Your reflection on limpets and barnacles offers a subtler truth: belonging is not a fixed postcode, it’s a set of conditions. Rough enough to grip, stable enough to withstand the tide, close enough to others for mutual shelter. In late modernity, those “rocks” are less often found in corporations, which have polished themselves smooth in the name of efficiency, or outsourced their edges entirely to the tides of capital and code.
This is where the eiron steps in — not to scold the AI‑fixated captain for ignoring the weather, but to point out, with a half‑smile, that the crew have already started building rafts. That the Doombar doesn’t respect the shipping forecast, and never will. That the real skill is not in declaring which side of the sandbar you’re on, but in learning to navigate its shifting line without capsizing your moral cargo.
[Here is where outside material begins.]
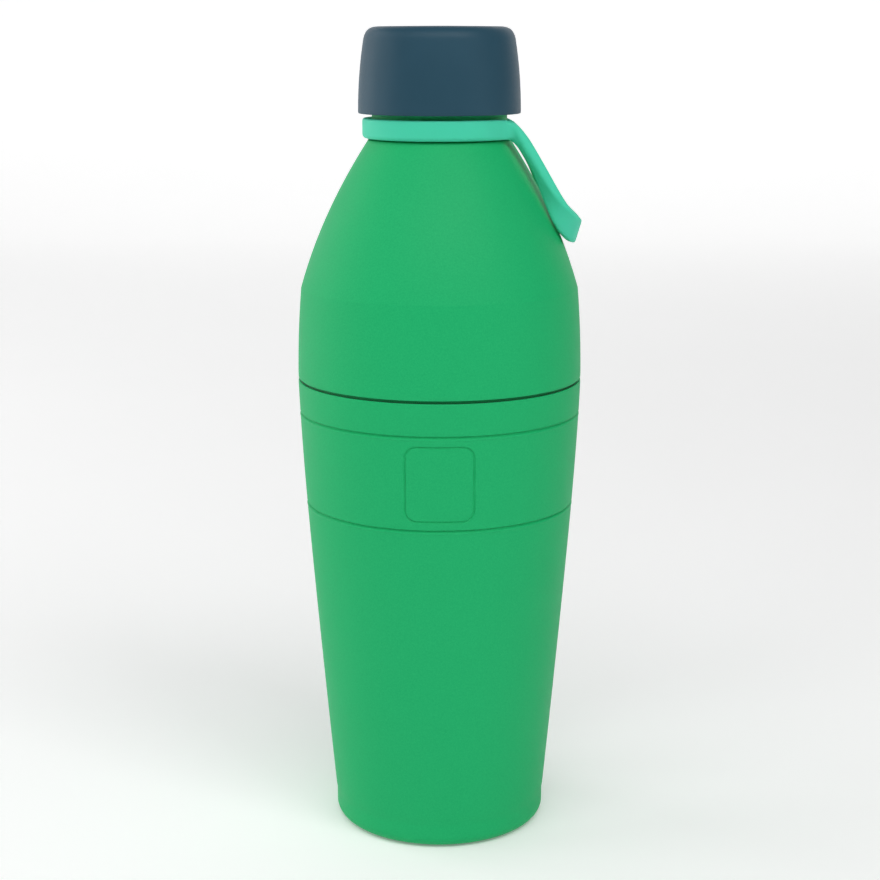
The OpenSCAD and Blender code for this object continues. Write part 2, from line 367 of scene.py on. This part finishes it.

Cicero’s list reminds us the errors don’t change; what changes is our ability to see them in the moment, name them without cynicism, and then act with enough imagination to avoid repeating them in new drag. The trickster’s role here is not to pretend we can stand outside the tide, but to help others notice when the “solid ground” they cling to is actually just wet sand between waves.
In the end, maybe the human equivalent of the barnacle isn’t just to cling — it’s to know when to let go, drift a little, and find a better rock. Not because the last one was wrong, but because the tide has changed, and the real mistake would be to stay put out of habit while the water rises.